Her later books lean into espionage and Cold War tension while keeping the focus tightly on women’s inner lives. The Golden Hour moves between wartime Nassau and Europe, weaving a story of spies and royal intrigue. Her Last Flight reimagines the mystery of a vanished aviator through the eyes of a relentless photojournalist. Our Woman in Moscow and The Beach at Summerly look at sisters, spies, and small communities under pressure, while Husbands & Lovers braids together 1950s Cairo and contemporary New England in a story about illness, sacrifice, and second chances.
Under the pen name Juliana Gray, Williams writes lush historical romances and adventures set in the late Victorian and Edwardian eras. Series like A Princess in Hiding, Emmeline Truelove, and Affairs by Moonlight bring together hidden royalty, time-slips, haunted castles, and clever, self-possessed heroines who push against the strict rules of their world.
Collaboration is another thread in her career. With fellow novelists Karen White and Lauren Willig — a trio known as “Team W” — she has co‑written multi‑timeline novels such as The Forgotten Room, The Glass Ocean, All the Ways We Said Goodbye, The Lost Summers of Newport, and The Author’s Guide to Murder. Each book gives a different woman in a different decade the mic, then slowly shows how their stories braid together around one place, one family, or one long‑buried secret.

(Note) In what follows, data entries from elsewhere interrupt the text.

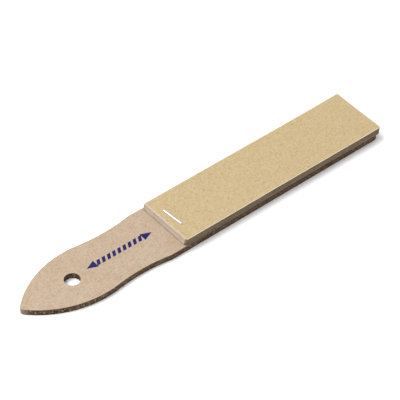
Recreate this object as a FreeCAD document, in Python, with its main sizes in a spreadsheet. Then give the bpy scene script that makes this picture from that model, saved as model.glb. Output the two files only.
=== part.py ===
import FreeCAD, Part
import math
import os
import Sketcher

Vec = FreeCAD.Vector

# ---------------------------------------------------------------- document and driving sizes

doc = FreeCAD.newDocument("SandingStick")
sheet = doc.addObject("Spreadsheet::Sheet", "sizes")

SHEET_COUNT = 12

# Lengths in millimetres, angles in degrees.
DRIVING = [
    ("overall_length", 167.8),
    ("strip_width", 27.0),
    ("core_thickness", 2.3),
    ("liner_thickness", 0.2),
    ("tip_radius", 1.5),
    ("tip_to_leaf", 29.6),
    ("tip_to_waist", 46.8),
    ("waist_width", 24.4),
    ("tip_to_pad", 67.8),
    ("shoulder_radius", 6.0),
    ("far_width", 24.9),
    ("far_corner_radius", 3.0),
    ("far_end_recess", 0.2),
    ("tip_to_hole", 23.7),
    ("hole_diameter", 6.4),
    ("sheet_width", 26.0),
    ("sheet_thickness", 0.25),
    ("sheet_corner_radius", 0.8),
    ("pad_offset", -0.23),
    ("pad_yaw", 0.3),
    ("sheet_step", 0.05),
    ("sheet_wander", 0.12),
    ("sheet_drift", 0.015),
    ("sheet_twist", 0.015),
    ("bound_length", 6.6),
    ("bend_gap", 0.04),
    ("fan_angle", 0.006),
    ("wire_diameter", 0.6),
    ("crown_width", 10.6),
    ("wire_bend_radius", 0.35),
    ("clinch_length", 3.4),
    ("leg_hole_play", 0.06),
    ("groove_play", 0.05),
    ("staple_inset", 3.6),
    ("staple_shift", 0.03),
    ("staple_skew", 4.6),
]

# Lengths worked out from the driving ones.
DERIVED = [
    ("tip_x", "=-overall_length / 2"),
    ("far_x", "=overall_length / 2"),
    ("half_width", "=strip_width / 2"),
    ("half_waist", "=waist_width / 2"),
    ("half_far", "=far_width / 2"),
    ("leaf_x", "=tip_x + tip_to_leaf"),
    ("waist_x", "=tip_x + tip_to_waist"),
    # The leaf arc wraps the tip arc; the waist arc touches the leaf arc from outside.
    ("leaf_radius", "=((tip_to_leaf - tip_radius)^2 + half_width^2 - tip_radius^2)"
                    " / (2 * (half_width - tip_radius))"),
    ("waist_radius", "=((tip_to_waist - tip_to_leaf)^2"
                     " + (half_waist + leaf_radius - half_width)^2 - leaf_radius^2)"
                     " / (2 * (half_width - half_waist))"),
    ("paddle_far_x", "=far_x - far_end_recess"),
    ("hole_x", "=tip_x + tip_to_hole"),
    ("pad_near_x", "=tip_x + tip_to_pad"),
    ("bend_x", "=pad_near_x + bound_length"),
    ("board_thickness", "=core_thickness + 2 * liner_thickness"),
    ("pad_thickness", "=%d * sheet_thickness" % SHEET_COUNT),
    ("pad_top_z", "=board_thickness + pad_thickness"),
    ("half_sheet", "=sheet_width / 2"),
    ("staple_x", "=pad_near_x + staple_inset"),
    ("staple_y", "=pad_offset + staple_shift"),
    ("leg_reach", "=crown_width / 2 - wire_diameter / 2"),
    ("crown_z", "=pad_top_z + wire_diameter / 2"),
    ("clinch_z", "=groove_play + wire_diameter / 2"),
    ("leg_hole_radius", "=wire_diameter / 2 + leg_hole_play"),
    ("groove_depth", "=wire_diameter + 2 * groove_play"),
    ("clinch_reach", "=leg_reach - clinch_length"),
]

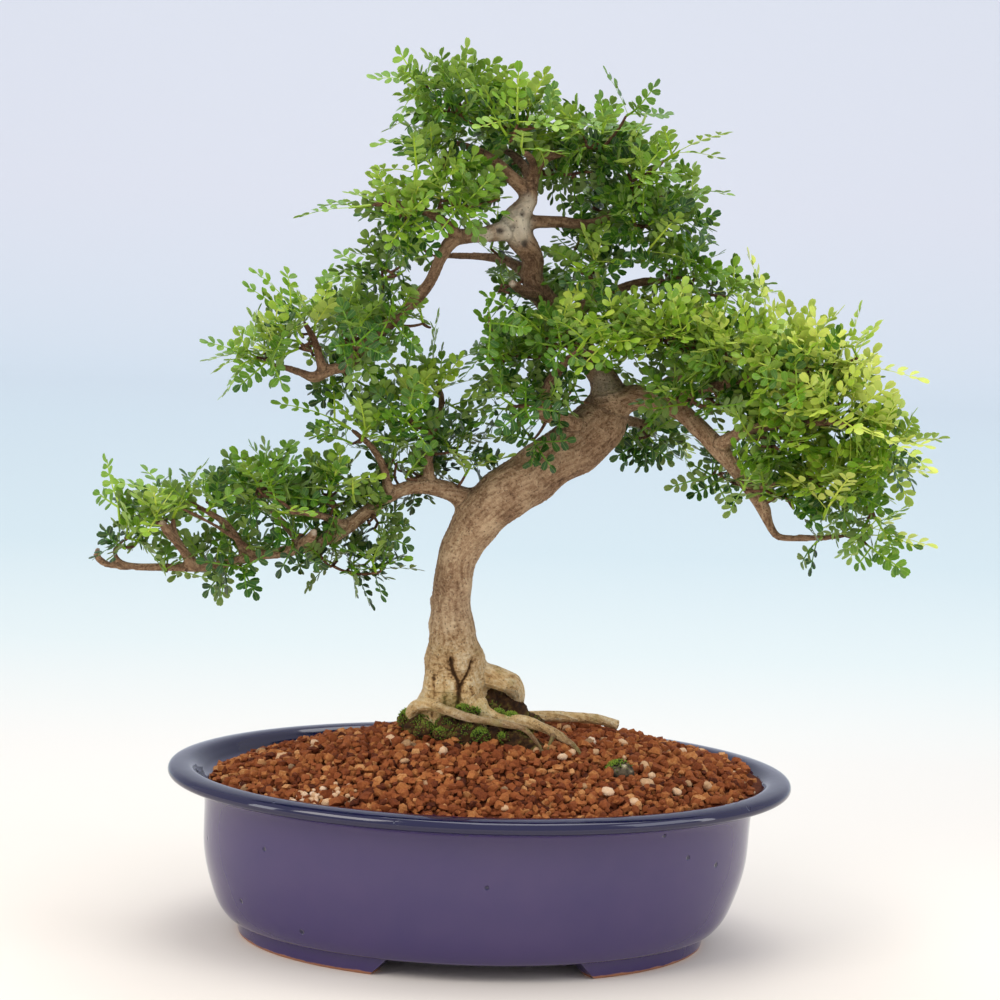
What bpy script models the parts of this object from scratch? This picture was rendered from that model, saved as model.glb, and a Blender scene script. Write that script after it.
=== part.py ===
"""Chinese pepper bonsai: an oval glazed pot, its grit soil, the grown tree and its leafy shoots.

Metres, +Z up, front towards -Y. The pot stands on its two feet at Z = 0. The origin lies under the
middle of the whole plant, whose crown reaches further to the right than to the left of the pot.
Lengths and points below are in mm from the middle of the pot's base; solid_object turns them to metres.
"""
import math
import random

import bpy
import bmesh
from mathutils import Vector, geometry
from mathutils.bvhtree import BVHTree

MM = 0.001
CLEARANCE = 0.3               # between neighbouring solids
POT_CENTRE = Vector((-0.014, 0.0, 0.0))     # in metres from the origin

# Pot: half length, half width and height of each ring, up the outside and down the inside.
POT_SEGMENTS = 32
POT_UNDERSIDE = 9.5
POT_OUTSIDE = [(128.5, 96.4, POT_UNDERSIDE), (137.5, 103.1, 14.5), (143.8, 107.8, 28.0),
               (147.6, 110.4, 48.0), (147.8, 110.4, 75.5), (154.0, 114.0, 84.5)]
POT_LIP = [(167.0, 122.5, 87.2), (170.0, 125.0, 89.8), (167.5, 122.5, 93.0), (160.5, 115.5, 93.8),
           (154.5, 109.5, 92.3)]
POT_INSIDE = [(143.0, 103.5, 80.0), (140.5, 103.0, 50.0), (134.0, 99.0, 27.0), (118.0, 87.0, 16.5)]
FOOT_OUTER = (127.7, 95.8)
FOOT_WIDTH = 12.0
FOOT_SINK = 1.5
FOOT_STEPS = 8
FOOT_END_AT_FLOOR = math.radians(62.0)     # each foot wraps one end of the oval up to this angle
FOOT_END_AT_TOP = math.radians(67.0)
DRAIN_HOLE_RADIUS = 11.0
DRAIN_HOLE_X = 62.0
DRAIN_HOLE_SIDES = 16
SCREEN_BARS = [-18.0, -14.0, -2.0, 2.0, 14.0, 18.0]     # edges of the screen's bars
SCREEN_THICKNESS = 0.8

# Soil: height of the mound above the pot's base.
SOIL_SEED = 7
SOIL_TOP = 115.0
SOIL_EDGE = 89.8
SOIL_TILT = 3.0               # the edge lies this much higher at the right end, lower at the left
SOIL_MOUND_POWER = 2.4
SOIL_REACH = (147.0, 105.0)
GRIT_PITCH = 13.5             # grit is shown larger than life, as relief
GRIT_SHIFT = 2.4              # each grain lies up to this far from its place in even rows
GRIT_RELIEF = (0.6, 2.0)      # least and most that a grain lies above or below the mound
GRIT_MARGIN = 7.0             # free strip between the grains and the edge
WALL_CLEARANCE = 0.6          # between the soil's facets and the pot's inner wall

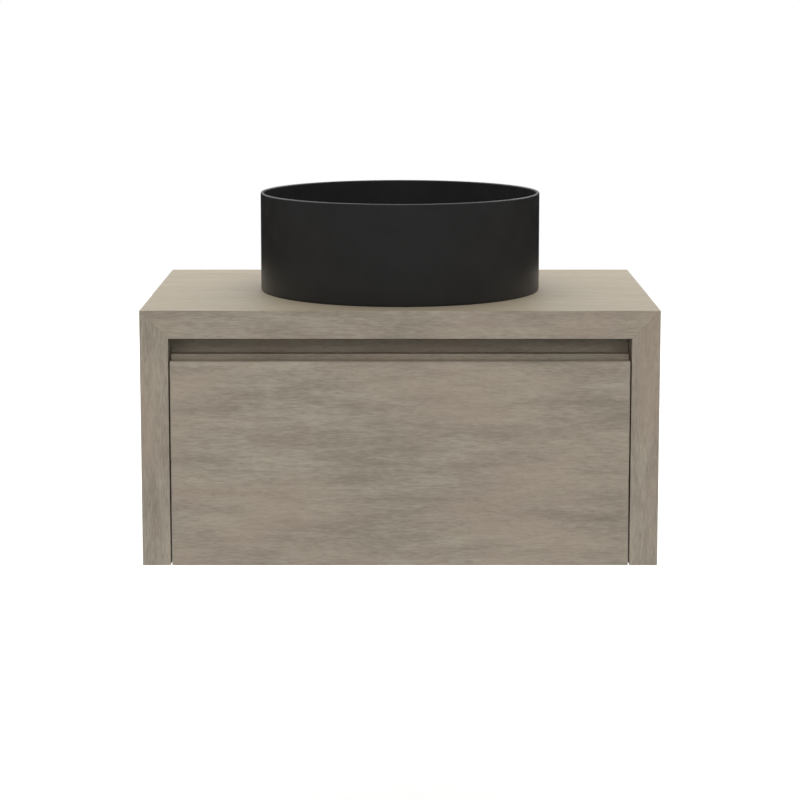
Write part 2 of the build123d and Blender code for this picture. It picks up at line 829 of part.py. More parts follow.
with BuildPart() as drawer_subfront:
    box_between((-box_inner, front_back, box_bottom), (box_inner, box_front, box_top))
    box_between(
        (-box_inner, box_front - floor_groove, floor_low),
        (box_inner, box_front, floor_top),
        mode=Mode.SUBTRACT,
    )
    cut_dowel_holes(box_dowels_at)
    with Locations(*[Location((x, box_front, z), (90, 0, 0)) for x, z in front_screws_at]):
        Cylinder(screw_radius + pilot_gap, 2 * box_board, mode=Mode.SUBTRACT)
save(drawer_subfront, "drawer_subfront")

for side, sign in sides:
    with BuildPart() as drawer_side:
        mirrored_box(sign, box_inner, box_half, (front_back, box_bottom), (-box_rear_gap, box_top))
        mirrored_box(
            sign,
            box_inner,
            box_inner + floor_groove,
            (box_front - floor_groove, floor_low),
            (-box_rear_gap, floor_top),
            mode=Mode.SUBTRACT,
        )
        cut_dowel_holes(box_dowels_at)
        with Locations(*[along_x(sign * box_half, y, runner_z) for y in runner_screw_y]):
            Cylinder(
                screw_radius + pilot_gap, 2 * (runner_screw_length - runner_steel), mode=Mode.SUBTRACT
            )
    save(drawer_side, f"drawer_side_{side}")

    with BuildPart() as drawer_back:
        mirrored_box(
            sign,
            notch_half + box_board,
            box_inner,
            (-box_rear_gap - box_board, floor_top),
            (-box_rear_gap, box_top),
        )
        cut_dowel_holes(box_dowels_at)
    save(drawer_back, f"drawer_back_{side}")

    with BuildPart() as trap_guard:
        mirrored_box(
            sign,
            notch_half,
            notch_half + box_board,
            (notch_front - box_board, floor_top),
            (-box_rear_gap, box_top),
        )
    save(trap_guard, f"trap_guard_{side}")

with BuildPart() as trap_guard_front:
    box_between(
        (-notch_half, notch_front - box_board, floor_top), (notch_half, notch_front, box_top)
    )
save(trap_guard_front, "trap_guard_front")

with BuildPart() as drawer_bottom:
    box_between(
        (-box_inner - groove_reach, box_front - groove_reach, floor_low),
        (box_inner + groove_reach, -box_rear_gap, floor_top),
    )
    box_between(
        (-notch_half, notch_front, floor_low), (notch_half, -box_rear_gap, floor_top), mode=Mode.SUBTRACT
    )
save(drawer_bottom, "drawer_bottom")

with BuildPart() as drawer_dowels:
    with Locations(*box_dowels_at):
        Cylinder(dowel_radius, dowel_length)
save(drawer_dowels, "drawer_dowels")

with BuildPart() as front_screws:
    with Locations(
        *[
            Location((x, box_front + front_screw_head_height / 2, z), (90, 0, 0))
            for x, z in front_screws_at
        ]
    ):
        Cylinder(front_screw_head_radius, front_screw_head_height)
    with Locations(
        *[Location((x, box_front - front_screw_length / 2, z), (90, 0, 0)) for x, z in front_screws_at]
    ):
        Cylinder(screw_radius, front_screw_length)
save(front_screws, "front_screws")
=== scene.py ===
"""Wall-hung vanity with a black vessel sink: oak decor cabinet, one drawer, pop-up waste and bottle trap."""

from math import pi, radians, sqrt

import bmesh
import bpy
from mathutils import Matrix, Vector


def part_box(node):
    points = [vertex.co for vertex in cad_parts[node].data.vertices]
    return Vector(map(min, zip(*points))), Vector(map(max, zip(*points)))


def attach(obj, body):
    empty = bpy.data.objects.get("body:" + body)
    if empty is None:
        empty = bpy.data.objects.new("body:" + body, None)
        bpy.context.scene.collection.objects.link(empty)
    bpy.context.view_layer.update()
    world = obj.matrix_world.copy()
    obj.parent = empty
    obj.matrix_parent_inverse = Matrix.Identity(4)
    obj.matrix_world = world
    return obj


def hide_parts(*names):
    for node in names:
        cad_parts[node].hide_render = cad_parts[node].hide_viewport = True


bl_info = {
    "name": "Vessel Sink Vanity",
    "version": (1, 0, 0),
    "blender": (4, 5, 0),
    "location": "3D View > Sidebar > Vanity",
    "description": "Builds a wall-hung vanity with a vessel sink round its measured frame",
    "category": "Add Mesh",
}

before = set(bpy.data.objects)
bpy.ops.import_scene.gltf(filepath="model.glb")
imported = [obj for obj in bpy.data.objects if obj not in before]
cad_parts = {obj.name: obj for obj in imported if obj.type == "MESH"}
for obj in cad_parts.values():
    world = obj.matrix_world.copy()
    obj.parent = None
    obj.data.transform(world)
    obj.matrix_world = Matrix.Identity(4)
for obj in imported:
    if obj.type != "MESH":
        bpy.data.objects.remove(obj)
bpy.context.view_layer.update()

MM = 0.001
SIDES = ("left", "right")
# From the edge of the waste's flange in to its tail, in millimetres
TAIL_STEP = 12.25


def linear(text):
    """Linear RGB of an sRGB hex colour."""
    parts = [int(text[i : i + 2], 16) / 255 for i in (1, 3, 5)]
    return tuple(p / 12.92 if p <= 0.04045 else ((p + 0.055) / 1.055) ** 2.4 for p in parts)


# ---- Places, from the frame ----

basin_low, basin_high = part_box("vessel_basin")
basin_axis = (basin_low + basin_high) / 2
outlet_axis_z = sum(corner.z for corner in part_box("trap_outlet_pipe")) / 2


def height_of(node):
    """Lowest and highest point of a node above the frame's origin, in millimetres."""
    low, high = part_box(node)
    return low.z / MM, high.z / MM


def radius_of(node):
    """Half the width of a round node, in millimetres."""
    low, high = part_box(node)
    return (high.x - low.x) / 2 / MM


# ---- Sizes and colours that a user would change ----


def length(name, description, default):
    """A size in millimetres, kept in metres."""
    return bpy.props.FloatProperty(
        name=name, description=description, default=default * MM, unit="LENGTH", precision=5
    )


def colour(name, description, default):
    """A colour given as sRGB hex."""
    return bpy.props.FloatVectorProperty(
        name=name, description=description, default=linear(default), subtype="COLOR", min=0, max=1
    )


class BoardSettings(bpy.types.PropertyGroup):
    """Boards, their edge bands and their decor."""

    band: length("Edge Band", "Thickness of the edge bands", 1)
    edge: length("Edge Rounding", "Rounding of the board edges", 0.35)
    front_edge: length("Front Edge Rounding", "Rounding of the drawer front's edge bands", 0.9)
    oak_light: colour("Oak Light", "Light tone of the oak decor", "#AAA191")
    oak_dark: colour("Oak Dark", "Dark tone of the oak decor", "#867D6F")
    # Painted light: the top's two tones are the oak's, painted a little lighter and warmer for the light that
    # falls on the top from above
    painted_lit_top_light: colour("Top Light", "Light tone of the top's warmer sheet", "#ADA28C")
    painted_lit_top_dark: colour("Top Dark", "Dark tone of the top's warmer sheet", "#8B806C")
    oak_rosy: colour("Oak Rosy", "Rosy tone of the decor's slow clouds", "#A49384")
    oak_pore: colour("Oak Pore", "Open pores of the oak decor", "#685C4F")
    melamine_light: colour("Melamine Light", "Light tone of the inner boards", "#C8C5BF")
    melamine_dark: colour("Melamine Dark", "Dark tone of the inner boards", "#C4C1BA")
    beech_light: colour("Beech Light", "Light tone of the dowels", "#DDBB92")
    beech_dark: colour("Beech Dark", "Dark tone of the dowels", "#C39E72")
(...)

Today, Williams lives near the Connecticut shore with her husband and their four children. She splits her days between researching odd corners of twentieth‑century history, drafting new chapters, and the ordinary tasks of family life. That mix of the everyday and the dramatic shows up on the page: her characters cook dinner, sort laundry, and catch trains in between life‑altering decisions, which may be part of why readers feel they could walk into one of her scenes and find a seat at the table.